Well, I for one look forward to next week’s discussion of this. As I understand it, the basic problem is that loan servicers can make a lot of money by stringing homeowners along, raking in a lot of fees along the way — for insurance, appraisals, title searches, legal services, etc. — and then eventually allowing them to default anyway. The basic story is here. To some extent, then, what’s happening is understandable: the incentives are lousy and companies are simply making money on other people’s misery. Nothing new about that.

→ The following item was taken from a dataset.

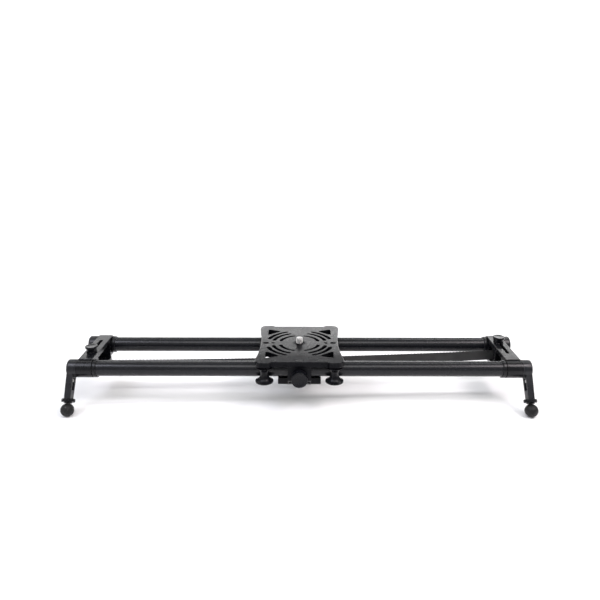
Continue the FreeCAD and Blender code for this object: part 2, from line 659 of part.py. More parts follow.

And yet….somehow this has never quite added up. I don’t doubt that loan servicers are in business to make money and don’t really care if homeowners suffer or not. That’s pretty commonplace corporate behavior. But they are in business to make money, and if there’s one thing banks are good at, it’s figuring all the angles when it comes to making a buck. If, in the long run, principal reductions really, truly were the most profitable way to deal with underwater homeowners, I’d expect that not only would banks figure this out pretty quickly, they’d be figuring out ways to create securitized bundles of principal reductions to sell to gullible German investors. That well can’t be completely dry, can it?

So why hasn’t this happened? There are a couple of obvious possibilities here. One is that the complicated nature of mortgage securitization simply makes principal reduction too hard. Once the loans have been securitized, tranched, retranched, and re-retranched, there are so many note holders with a legal stake that it’s all but impossible to get unanimous agreement to do a principal reduction. Another possibility is that banks are afraid of knock-on effects: once they start reducing principal in a few cases, their entire customer base will find out what’s going on and start withholding payment in hopes of getting the same treatment. Reducing principal for 10% of their customers might make sense, but banks might be afraid that there’s no way to hold the line there.

However, this is just uninformed speculation, and I await Mike’s more informed take on this. One way or another, though, it’s hard to believe that banks are really, truly passing up a win-win opportunity here. There has to be more going on.